Compreende-se que as instituições do Estado angolano não queiram ser apanhadas a reconhecer uma prática que conflitua com o direito positivo, desafia parte do senso comum, é encarada com indiferença e rejeição pela ciência e, para muitos, convém que a feitiçaria não seja levada a sério.
Obviamente que por aqueles pressupostos todos, a prática de recorrer ao "mbambu”, "mbulungu” ou juramento não deixará de existir, na medida em que, por um lado, as famílias que se julgarem vítimas de feitiço vão continuar a encarar os artifícios místicos como recurso para efeitos de "justiça” e, por outro, as instituições se demarcarem de tais práticas.

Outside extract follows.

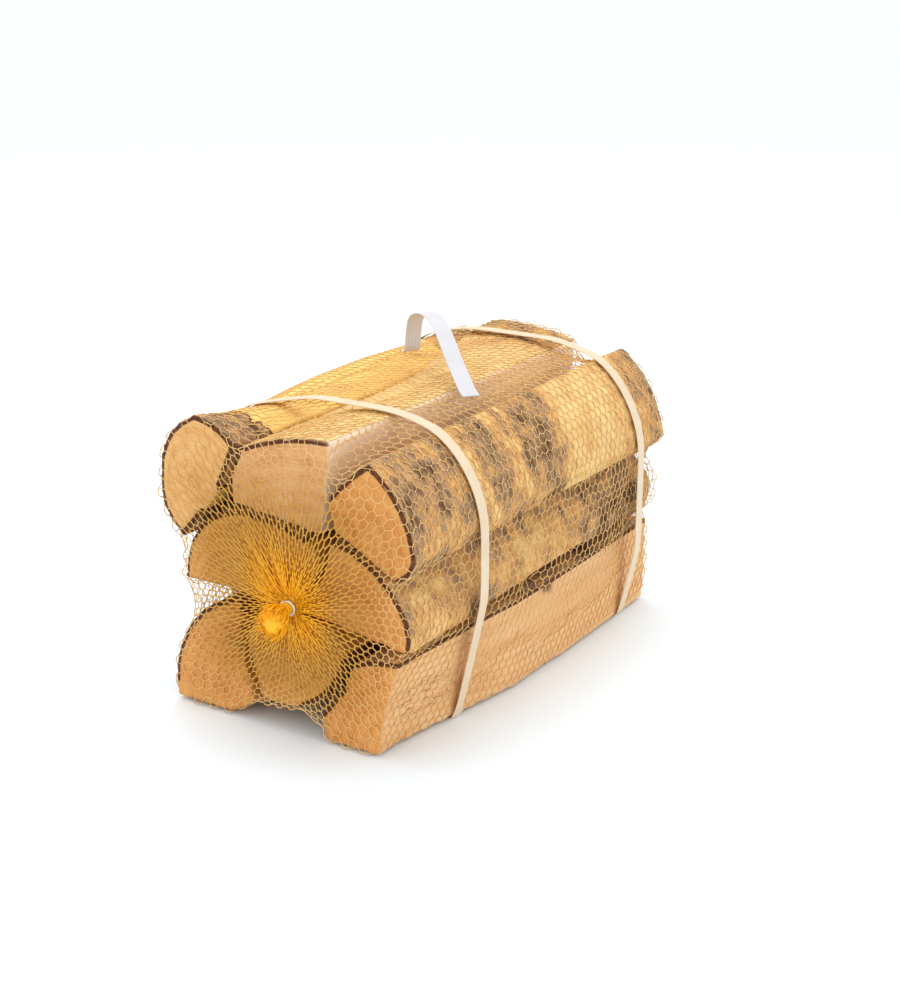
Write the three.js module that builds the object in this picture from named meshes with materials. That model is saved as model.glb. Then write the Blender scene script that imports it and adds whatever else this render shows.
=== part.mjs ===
// Firewood bundle: eight split logs in a drawn net, two flat straps and a carry handle.
// Millimetres. X runs across the bundle, Y along the logs with the shown end at -Y, +Z is up.
// The origin is on the floor under the middle of the bundle.
import * as THREE from 'three';

// Driving dimensions
const logLength = 330;
const gap = 0.3; // between neighbours that touch
const faceStep = 12; // longest facet round a log
const stations = [0, 0.08, 0.22, 0.4, 0.6, 0.78, 0.92, 1]; // along the logs, as shares of the length
const endReach = 0.5; // how far the moves of an end's corners run along a log
const onFloor = 1; // a log whose underside is lower than this lies on the floor

const netGap = 0.4; // from the logs to the net
const netThickness = 0.8;
const netFront = 0.6; // from the logs' ends to the net
const netSides = 28; // a multiple of 4, so one side faces straight down
const neck = { x: 6.5, z: 90, radius: 4.4, bore: 2.2, length: 7, away: 2 };
const slope = { size: 0.4, away: 0.8 }; // the ring half way in to the neck: share of the outline, and place
const tuft = { length: 20, radius: 12.5, waist: 0.8, wall: 1.2, ruffles: 7, ruffleDepth: 0.12, droop: -5 };

const strapWidth = 9.5;
const strapThickness = 0.7;
const strapPlaces = { front_strap: -90, back_strap: 123 }; // Y of each strap's middle

const handle = { width: 12, thickness: 1, bow: 36, tab: 7, steps: 28 };
const handleFeet = [[-40, 42], [48, -24]]; // X, Y where the band rises from the net
// The band's side view: shares of the span and of the bow. It stands up at the left and slopes to the right.
const handleShape = [
  [0, 0], [0.03, 0.42], [0.08, 0.76], [0.2, 0.94], [0.38, 1],
  [0.52, 0.91], [0.66, 0.65], [0.77, 0.4], [0.89, 0.17], [1, 0],
];

const clip = { bore: 4.8, radius: 6.2, length: 3.6, sides: 20 };

// Each log's section: corners [x, z, rise] counter-clockwise, where rise is the height of the arc that
// leads on to the next corner. Bark is a high arc, a split face is nearly flat. inset is how far its shown
// end stands back, and back is how its far end is moved across and up. front and far move single corners
// of the shown end and of the far end, and sag lowers the crest corner at each station.
const logs = {
  log_top_left: {
    corners: [[-50, 158, 0], [-37, 187, 4], [-70, 204, 9], [-102, 158, 7], [-84, 117, 1]],
    inset: 0, length: 330, taper: 0.98, back: [0, 0], far: { 1: [-13, -3] },
    crest: 2, sag: [0, -5, -12, -5, -4, -6, -4, -8],
  },
  log_top_middle: {
    corners: [[-44, 148, 0], [27, 139, 0], [35, 202, 4], [-33, 188, 0], [-44, 165, 0]],
    inset: 3, length: 325, taper: 1, back: [0, 0],
    far: { 2: [-4, -3], 3: [-12, 18], 4: [-1, 0] },
  },
  log_top_right: {
    corners: [[38, 145, 0], [85, 119, 3], [99, 136, 8], [64, 194, 1], [33.5, 167, 1]],
    inset: 1, length: 329, taper: 1, back: [5, 4],
    far: { 2: [3, -6] },
  },
  log_middle_left: {
    corners: [[-87, 87, 0], [5, 89, 0], [26, 117, 2], [14, 136, 2.5], [-38, 145.5, 15]],
    inset: 2, length: 322, taper: 0.96, back: [0, 0],
  },
  log_middle_right: {
    corners: [[9, 86, 0], [93.5, 75.5, 2], [92, 97, 9], [36, 140, 0], [28, 113, 0]],
    inset: 1, length: 318, taper: 0.97, back: [1, 0],
    front: { 1: [0, -2] }, far: { 1: [5, 0], 2: [10, 6] },
  },
  log_bottom_left: {
    corners: [[-97, 0, 0], [-50, 0, 0.5], [-29, 12, 0], [-41, 55, 0], [-32, 87, 14], [-97, 26, 1]],
    inset: 0, length: 328, taper: 0.98, back: [0, 0],
  },
  log_bottom_middle: {
    corners: [[-26, 14, 1], [8, 16, 6], [45, 58, 2], [30, 80, 1], [-22, 84, 0], [-37, 56, 0]],
    inset: 2, length: 324, taper: 0.96, back: [0, 0],
  },
  log_bottom_right: {
    corners: [[28, 0, 0], [93, 0, 0], [95, 32, 0], [94, 66, 2], [52, 61, 0], [43, 42, 0], [24, 18, 0]],
    inset: 0, length: 330, taper: 1, back: [0, 0],
    front: { 1: [-23, 0], 2: [-20, 0], 3: [-8, 2] },
  },
};

const finishes = {
  log: { color: 0xdca870, roughness: 0.8 },
  net: { color: 0xf2b43a, roughness: 0.5, transparent: true, opacity: 0.35 },
  strap: { color: 0xf3ead6, roughness: 0.45 },
  handle: { color: 0xf4f2f5, roughness: 0.4 },
  clip: { color: 0xc9ccd0, roughness: 0.35, metalness: 1 },
};

const bundle = new THREE.Group();

function add(name, geometry, finish) {
  const mesh = new THREE.Mesh(geometry, new THREE.MeshStandardMaterial(finishes[finish]));
  mesh.name = name;
  bundle.add(mesh);
  return mesh;
}

// A closed skin over rings of points. Without caps the last ring joins the first.
function skin(rings, capped) {
  const count = rings[0].length;
  const points = rings.flat();
  const faces = [];
  const spans = capped ? rings.length - 1 : rings.length;
  for (let r = 0; r < spans; r++) {
    const here = r * count;
    const next = ((r + 1) % rings.length) * count;
    for (let i = 0; i < count; i++) {
      const j = (i + 1) % count;
      faces.push(here + i, next + i, here + j);
      faces.push(here + j, next + i, next + j);
    }
  }
  if (capped) {
    const outline = rings[0].map((p) => new THREE.Vector2(p.x, p.z));
    const last = (rings.length - 1) * count;
    for (const [a, b, c] of THREE.ShapeUtils.triangulateShape(outline, [])) {
      faces.push(a, b, c);
      faces.push(last + a, last + c, last + b);
    }
  }
  const geometry = new THREE.BufferGeometry();
  const places = points.flatMap((p) => [p.x, p.y, p.z]);
  geometry.setAttribute('position', new THREE.Float32BufferAttribute(places, 3));
  geometry.setIndex(faces);
  geometry.computeVertexNormals();
  return geometry;
}

// The points of one span of an outline: a straight line, or an arc of the given rise.
function arcPoints(from, to, rise, steps) {
  const chord = to.clone().sub(from);
  const outward = new THREE.Vector2(chord.y, -chord.x).normalize();
  const points = [];
  for (let i = 0; i < steps; i++) {
    const t = i / steps;
    const lift = 4 * rise * t * (1 - t);
    points.push(from.clone().addScaledVector(chord, t).addScaledVector(outward, lift));
  }
  return points;
}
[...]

No fundo, o vazio que decorre da ausência de uma resposta do Estado às questões de feitiçaria, que não seria necessariamente suposto esperar pelas razões já evocadas, levam as comunidades a "proceder como de costume”, recorrendo ao "mbambu”, "mbulungu” ou juramento para resolver as makas de feitiçaria entre as famílias.
Mas as contínuas denúncias representam uma viragem, que interessa acompanhar até onde as famílias, em companhias das instituições do Estado, poderão ir para reverter um quadro que divide opiniões.
Por mais que se ignore a eficácia das práticas de que as instituições do Estado se demarcam, que as pessoas defendam que se trata de um assunto que não vale a pena nem abordar, tudo isto não erradica o recurso aos procedimentos ancestrais para resolver problemas que o Estado, pelo menos, espera que as comunidades o façam, no estrito cumprimento das leis.